We sure can.


We Sure Can:  How Jams and Pickles are Reviving the Lure and Lore of Local Food – Sarah B. Hood (2011, Arsenal Pulp Press, Vancouver)

I’m a huge canning and preserving enthusiast, so as soon as I saw this book at my library, I scooped it up.  I was immediately, COMPLETELY mesmerized by the recipes, and I straightaway ordered a copy for my very own.  You can never have too many cookbooks, I say…and canning ones as good as this are especially welcome in my kitchen.

In addition to the recipes, which are categorized by the seasonal availability of ingredients (as they should be!), author Sarah B. Hood examines the current canning movement that is largely being carried out by food bloggers on the ‘net and locavores who are either growing their own produce or purchasing it from nearby farmers – all efforts that I admire (and am seeking to emulate, in my own small way).  Although I’ve been a canner for quite a few years, I’m always on the lookout for new and better ways to put up produce and the recipes and stories in this book are extremely inspiring.

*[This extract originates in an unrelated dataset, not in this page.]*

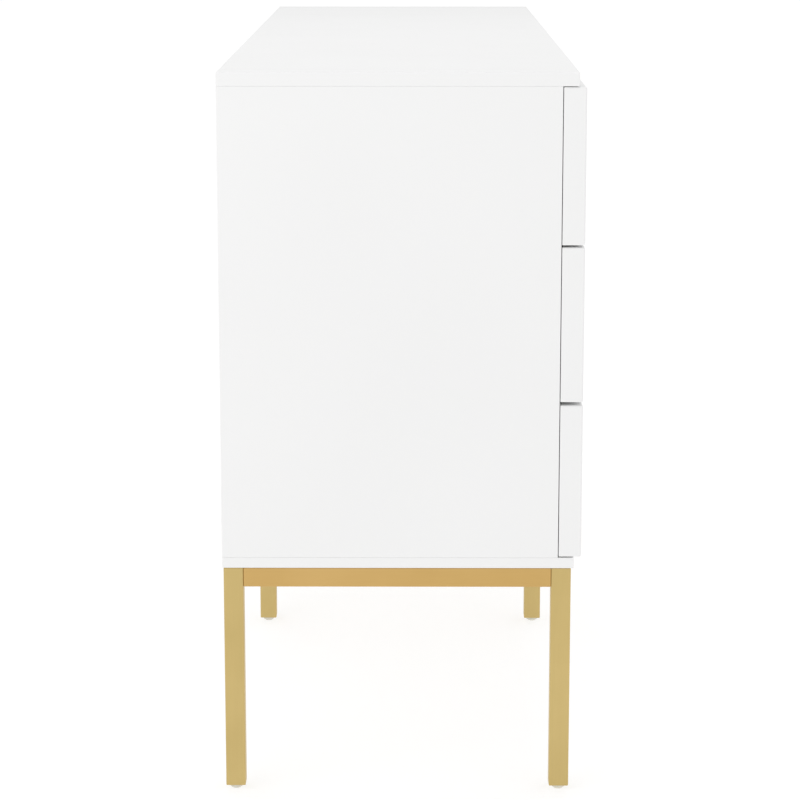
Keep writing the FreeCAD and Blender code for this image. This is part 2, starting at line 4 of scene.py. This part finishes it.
import bpy
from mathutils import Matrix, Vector


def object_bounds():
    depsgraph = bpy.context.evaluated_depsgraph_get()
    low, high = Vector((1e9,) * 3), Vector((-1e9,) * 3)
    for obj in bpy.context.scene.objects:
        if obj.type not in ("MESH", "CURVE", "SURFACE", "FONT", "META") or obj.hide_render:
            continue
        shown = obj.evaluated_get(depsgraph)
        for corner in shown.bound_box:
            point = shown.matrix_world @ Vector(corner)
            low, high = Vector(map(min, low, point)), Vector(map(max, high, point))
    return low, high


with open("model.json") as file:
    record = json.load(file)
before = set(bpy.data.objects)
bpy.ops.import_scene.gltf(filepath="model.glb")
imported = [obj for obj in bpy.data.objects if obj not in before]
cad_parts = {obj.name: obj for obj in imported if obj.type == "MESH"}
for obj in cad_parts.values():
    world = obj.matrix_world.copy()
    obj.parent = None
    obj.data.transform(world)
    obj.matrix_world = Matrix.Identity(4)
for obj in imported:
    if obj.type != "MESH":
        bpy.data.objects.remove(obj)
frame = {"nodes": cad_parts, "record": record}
cad_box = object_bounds()
nodes = frame["nodes"]

# ---------------------------------------------------------------- shader helpers


def new_material(name):
    """A new material, its node tree and its Principled shader."""
    material = bpy.data.materials.new(name)
    material.use_nodes = True
    tree = material.node_tree
    shader = next(node for node in tree.nodes if node.type == "BSDF_PRINCIPLED")
    return material, tree, shader


def add_node(tree, kind, **inputs):
    """A shader node with its named inputs set to values or linked to outputs."""
    node = tree.nodes.new(kind)
    for name, value in inputs.items():
        socket = node.inputs[name.replace("_", " ")]
        if isinstance(value, bpy.types.NodeSocket):
            tree.links.new(value, socket)
        else:
            socket.default_value = value
    return node


def place_in_metres(tree, stretch=(1, 1, 1)):
    """Texture coordinates in metres, stretched along an axis to draw out a grain."""
    coordinates = tree.nodes.new("ShaderNodeTexCoord")
    where = coordinates.outputs["Object"]
    return add_node(tree, "ShaderNodeMapping", Vector=where, Scale=stretch).outputs["Vector"]


def noise(tree, where, scale, detail=3.0, roughness=0.5):
    """A noise value from 0 to 1, with its features 1/scale metres apart."""
    node = add_node(
        tree, "ShaderNodeTexNoise", Vector=where, Scale=scale, Detail=detail, Roughness=roughness
    )
    return node.outputs["Fac"]


def blend_colours(tree, factor, low, high, start=0.3, end=0.7):
    """A colour that goes from low to high as the factor goes from start to end."""
    ramp = tree.nodes.new("ShaderNodeValToRGB")
    tree.links.new(factor, ramp.inputs["Fac"])
    ramp.color_ramp.elements[0].position = start
    ramp.color_ramp.elements[1].position = end
    ramp.color_ramp.elements[0].color = (*low, 1)
    ramp.color_ramp.elements[1].color = (*high, 1)
    return ramp.outputs["Color"]


def spread(tree, factor, low, high):
    """A number that goes from low to high as the factor goes from 0.3 to 0.7."""
    node = add_node(tree, "ShaderNodeMapRange", Value=factor)
    for name, value in (("From Min", 0.3), ("From Max", 0.7), ("To Min", low), ("To Max", high)):
        node.inputs[name].default_value = value
    return node.outputs["Result"]


def bump(tree, height, depth, strength=1.0, under=None):
    """A normal bent by a height, depth metres deep."""
    node = add_node(tree, "ShaderNodeBump", Height=height, Distance=depth, Strength=strength)
    if under:
        tree.links.new(under, node.inputs["Normal"])
    return node.outputs["Normal"]


# ---------------------------------------------------------------- materials


def white_lacquer():
    """Sprayed satin lacquer: almost even white, with a trace of orange peel."""
    material, tree, shader = new_material("white_lacquer")
    where = place_in_metres(tree)
    cloud = noise(tree, where, 3.0, detail=2.0)
    colour = blend_colours(tree, cloud, (0.885, 0.885, 0.883), (0.90, 0.90, 0.898))
    tree.links.new(colour, shader.inputs["Base Color"])
    patches = noise(tree, where, 14.0, detail=4.0)
    tree.links.new(spread(tree, patches, 0.30, 0.38), shader.inputs["Roughness"])
    peel = noise(tree, where, 420.0, detail=2.0)
    fine = noise(tree, where, 1900.0, detail=1.0)
    soft = bump(tree, peel, 0.00003, 0.5)
    tree.links.new(bump(tree, fine, 0.00001, 0.4, under=soft), shader.inputs["Normal"])
    shader.inputs["Coat Weight"].default_value = 0.15
    shader.inputs["Coat Roughness"].default_value = 0.18
    return material


def gold_metal(name, stretch, low, high):
    """Satin gold finish with a fine grain drawn out along the tube."""
    material, tree, shader = new_material(name)
    grain_place = place_in_metres(tree, stretch)
    where = place_in_metres(tree)
    cloud = noise(tree, where, 9.0, detail=3.0)
    grain = noise(tree, grain_place, 1500.0, detail=3.0, roughness=0.6)
    tree.links.new(blend_colours(tree, cloud, low, high), shader.inputs["Base Color"])
    tree.links.new(spread(tree, grain, 0.36, 0.46), shader.inputs["Roughness"])
    tree.links.new(bump(tree, grain, 0.00001, 0.35), shader.inputs["Normal"])
    shader.inputs["Metallic"].default_value = 1.0
    return material


def zinc_steel(name, colour, roughness):
    """Zinc-plated steel with faint cloudy patches and rolling marks."""
    material, tree, shader = new_material(name)
    where = place_in_metres(tree)
    cloud = noise(tree, where, 60.0, detail=4.0)
    dark = tuple(0.93 * channel for channel in colour)
    tree.links.new(blend_colours(tree, cloud, dark, colour), shader.inputs["Base Color"])
    uneven = spread(tree, cloud, roughness - 0.05, roughness + 0.08)
    tree.links.new(uneven, shader.inputs["Roughness"])
    rolled = noise(tree, place_in_metres(tree, (1, 0.05, 1)), 2500.0, detail=2.0)
    tree.links.new(bump(tree, rolled, 0.00001, 0.4), shader.inputs["Normal"])
    shader.inputs["Metallic"].default_value = 1.0
    return material


def foil_board(name, low, high, roughness):
    """Foil-faced board with a slight cloud and a fine pressed texture."""
    material, tree, shader = new_material(name)
    where = place_in_metres(tree)
    cloud = noise(tree, where, 8.0, detail=4.0)
    tree.links.new(blend_colours(tree, cloud, low, high), shader.inputs["Base Color"])
    pressed = noise(tree, where, 1100.0, detail=3.0)
    uneven = spread(tree, pressed, roughness - 0.04, roughness + 0.06)
    tree.links.new(uneven, shader.inputs["Roughness"])
    tree.links.new(bump(tree, pressed, 0.00004, 0.5), shader.inputs["Normal"])
    return material


def beech():
    """Turned hardwood with a grain along the dowels."""
    material, tree, shader = new_material("beech_dowel")
    grain = noise(tree, place_in_metres(tree, (1, 1, 0.08)), 700.0, detail=4.0)
    colour = blend_colours(tree, grain, (0.42, 0.25, 0.12), (0.62, 0.43, 0.25))
    tree.links.new(colour, shader.inputs["Base Color"])
    tree.links.new(bump(tree, grain, 0.0001, 0.5), shader.inputs["Normal"])
    shader.inputs["Roughness"].default_value = 0.6
    return material


def moulded_plastic(name, low, high, roughness):
    """Moulded plastic with a spark-eroded texture."""
    material, tree, shader = new_material(name)
    where = place_in_metres(tree)
    cloud = noise(tree, where, 90.0, detail=3.0)
    tree.links.new(blend_colours(tree, cloud, low, high), shader.inputs["Base Color"])
    eroded = noise(tree, where, 2600.0, detail=2.0)
    uneven = spread(tree, eroded, roughness - 0.05, roughness + 0.05)
    tree.links.new(uneven, shader.inputs["Roughness"])
    tree.links.new(bump(tree, eroded, 0.00003, 0.5), shader.inputs["Normal"])
    shader.inputs["Subsurface Weight"].default_value = 0.05
    shader.inputs["Subsurface Scale"].default_value = 0.003
    return material


# Each gold is the two colours its faint cloud runs between.
LEG_GOLD = ((0.57, 0.43, 0.175), (0.63, 0.48, 0.205))
# The rails have the same finish as the legs. Their warmer, more orange gold is painted light: a
# tinted copy of the leg gold that stands for how the light falls on the rails.
RAIL_GOLD_PAINTED_LIGHT = ((0.60, 0.39, 0.14), (0.65, 0.43, 0.165))

# Texture scales that draw a grain out along one axis.
ALONG = {"X": (0.02, 1, 1), "Y": (1, 0.02, 1), "Z": (1, 1, 0.02)}
SLOT_MATERIALS = {
    "white_lacquer": white_lacquer(),
    "back_board": foil_board("back_board", (0.85, 0.85, 0.84), (0.87, 0.87, 0.86), 0.55),
    "gold_metal": gold_metal("gold_leg", ALONG["Z"], *LEG_GOLD),
    "cream_glide": moulded_plastic("cream_glide", (0.70, 0.67, 0.58), (0.75, 0.73, 0.65), 0.45),
    "beech_dowel": beech(),
    "zinc_steel": zinc_steel("zinc_steel", (0.66, 0.67, 0.69), 0.32),
    "zinc_casting": zinc_steel("zinc_casting", (0.45, 0.46, 0.48), 0.45),
    "drawer_board": foil_board("drawer_board", (0.84, 0.84, 0.83), (0.87, 0.87, 0.86), 0.45),
    "grey_plastic": moulded_plastic("grey_plastic", (0.55, 0.55, 0.55), (0.60, 0.60, 0.60), 0.5),
}
# Painted light: the rails get their own copies of the gold, tinted warmer than the legs' for how
# the light falls on them.
CROSS_RAIL_PAINTED_LIGHT_GOLD = gold_metal("gold_cross_rail_painted_light", ALONG["Y"], *RAIL_GOLD_PAINTED_LIGHT)
LONG_RAIL_PAINTED_LIGHT_GOLD = gold_metal("gold_long_rail_painted_light", ALONG["X"], *RAIL_GOLD_PAINTED_LIGHT)
RAIL_PAINTED_LIGHT_MATERIALS = {
    "end_rail_left": CROSS_RAIL_PAINTED_LIGHT_GOLD,
    "middle_rail": CROSS_RAIL_PAINTED_LIGHT_GOLD,
    "end_rail_right": CROSS_RAIL_PAINTED_LIGHT_GOLD,
    "long_rail_front": LONG_RAIL_PAINTED_LIGHT_GOLD,
    "long_rail_back": LONG_RAIL_PAINTED_LIGHT_GOLD,
}


def dress_nodes():
    """Give every CAD node the material of its slot, except the rails, which get a gold with
    painted light: tinted warmer than the legs' though the finish is the same.
    """
    for part in frame["record"]["subparts"]:
        name = part["node"]
        material = RAIL_PAINTED_LIGHT_MATERIALS.get(name, SLOT_MATERIALS[part["material_slot"]])
        mesh = nodes[name].data
        mesh.materials.clear()
        mesh.materials.append(material)


# ---------------------------------------------------------------- studio

# The floor's side is in metres. The floor glows so that, with the light it returns, it looks
# white, and the camera sees the sky a little brighter than it lights the object.
FLOOR_SIDE = 80.0
FLOOR_GLOW = 0.67
BACKDROP_STRENGTH = 1.02
SKY_STRENGTH = 0.81

# Lamp powers in watts, sizes and places in metres. The key stands off the left end's upper back
# corner and points at the side panel, at this share of the height.
KEY_ENERGY = 4.4
KEY_SIZE = 1.4
KEY_OFFSET = Vector((-1.0, 0.8, 0.7))
KEY_AIM_SHARE = 0.75
OVERHEAD_ENERGY = 9.0
OVERHEAD_SIZE = 1.2
OVERHEAD_HEIGHT = 1.8
OVERHEAD_SHIFT = -0.1

# The camera stands off the left end, at about chest height, and looks along the length. Places
# are in metres, angles in degrees, the lens and the sensor in millimetres.
CAMERA_STAND_OFF = 2.866
CAMERA_HEIGHT = 1.0235
CAMERA_SIDEWAYS = -0.013
CAMERA_PITCH = 11.295
CAMERA_YAW = 0.291
CAMERA_LENS = 119.5
CAMERA_SENSOR = 36.0


def build_floor():
    """A wide plain pale floor."""
    half = FLOOR_SIDE / 2
    mesh = bpy.data.meshes.new("floor")
    corners = [(-half, -half, 0), (half, -half, 0), (half, half, 0), (-half, half, 0)]
    mesh.from_pydata(corners, [], [(0, 1, 2, 3)])
    floor = bpy.data.objects.new("floor", mesh)
    bpy.context.scene.collection.objects.link(floor)
    material, tree, shader = new_material("pale_floor")
    cloud = noise(tree, place_in_metres(tree), 0.8, detail=2.0)
    colour = blend_colours(tree, cloud, (0.40, 0.40, 0.40), (0.42, 0.42, 0.42))
    tree.links.new(colour, shader.inputs["Base Color"])
    shader.inputs["Roughness"].default_value = 0.9
    shader.inputs["Specular IOR Level"].default_value = 0.1
    shader.inputs["Emission Color"].default_value = (1, 1, 1, 1)
    shader.inputs["Emission Strength"].default_value = FLOOR_GLOW
    mesh.materials.append(material)


def build_sky():
    """An even white studio all round, seen brighter than it lights, like a lit backdrop."""
    world = bpy.data.worlds.new("studio")
    world.use_nodes = True
    tree = world.node_tree
    light = tree.nodes["Background"]
    backdrop = tree.nodes.new("ShaderNodeBackground")
    for background, strength in ((light, SKY_STRENGTH), (backdrop, BACKDROP_STRENGTH)):
        background.inputs["Color"].default_value = (1, 1, 1, 1)
        background.inputs["Strength"].default_value = strength
    rays = tree.nodes.new("ShaderNodeLightPath")
    mix = tree.nodes.new("ShaderNodeMixShader")
    tree.links.new(rays.outputs["Is Camera Ray"], mix.inputs["Fac"])
    tree.links.new(light.outputs["Background"], mix.inputs[1])
    tree.links.new(backdrop.outputs["Background"], mix.inputs[2])
    tree.links.new(mix.outputs["Shader"], tree.nodes["World Output"].inputs["Surface"])
    bpy.context.scene.world = world


def add_lamp(name, energy, size, location, aim):
    """A soft square lamp, pointed at a place, that lights without showing up in reflections."""
    lamp = bpy.data.lights.new(name, "AREA")
    lamp.shape = "SQUARE"
    lamp.size = size
    lamp.energy = energy
    holder = bpy.data.objects.new(name, lamp)
    holder.location = location
    holder.visible_camera = False
    holder.visible_glossy = False
    holder.rotation_mode = "QUATERNION"
    holder.rotation_quaternion = (aim - location).to_track_quat("-Z", "Y")
    bpy.context.scene.collection.objects.link(holder)


def build_lamps():
    """A key lamp off the upper back corner of the left end, and one over the top."""
    low, high = cad_box
    middle = (low + high) / 2
    key_place = Vector((low.x, high.y, high.z)) + KEY_OFFSET
    key_aim = Vector((low.x, middle.y, KEY_AIM_SHARE * high.z))
    add_lamp("key", KEY_ENERGY, KEY_SIZE, key_place, key_aim)
    top_middle = Vector((middle.x + OVERHEAD_SHIFT, 0, high.z))
    over = top_middle + Vector((0, 0, OVERHEAD_HEIGHT))
    add_lamp("overhead", OVERHEAD_ENERGY, OVERHEAD_SIZE, over, top_middle)


def build_camera():
    """The camera at the left end, looking a little down along the length."""
    low, high = cad_box
    data = bpy.data.cameras.new("camera")
    data.sensor_width = CAMERA_SENSOR
    data.lens = CAMERA_LENS
    camera = bpy.data.objects.new("camera", data)
    middle = (low.y + high.y) / 2
    camera.location = (low.x - CAMERA_STAND_OFF, middle + CAMERA_SIDEWAYS, CAMERA_HEIGHT)
    pitch = math.radians(CAMERA_PITCH)
    yaw = math.radians(CAMERA_YAW)
    level = math.cos(pitch)
    forward = Vector((level * math.cos(yaw), level * math.sin(yaw), -math.sin(pitch)))
    camera.rotation_mode = "QUATERNION"
    camera.rotation_quaternion = forward.to_track_quat("-Z", "Y")
    bpy.context.scene.collection.objects.link(camera)
    bpy.context.scene.camera = camera


dress_nodes()
build_floor()
build_sky()
build_lamps()
build_camera()
bpy.context.scene.view_settings.view_transform = "Standard"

If there is a drawback about We Sure Can, it’s that it’s a little text-heavy, and there aren’t many photos of the finished products, which may be a deterrent for people looking to try them out (especially those new to the craft and unsure of what to expect).  There are over 100 recipes collected here, however, and really, cookbooks can only be so large before they get unwieldy.  The ingredients lists and instructions are concise and clear and should be a breeze for anyone to follow; in addition, there is a “cheat sheet” about sterilizing and processing on the inside cover flap that may be very beneficial to newcomers or those of us requiring a refresher.

A resounding “thumb’s up” for We Sure Can!  I’m itching for the weather to turn so we can get growing and bring in all the lovely produce needed to make these recipes.  Chiogga Beet Quickles, anyone?  What about Gooseberry Ginger Jam?  Or, better yet, Rose-Petal Jam with Cardamom?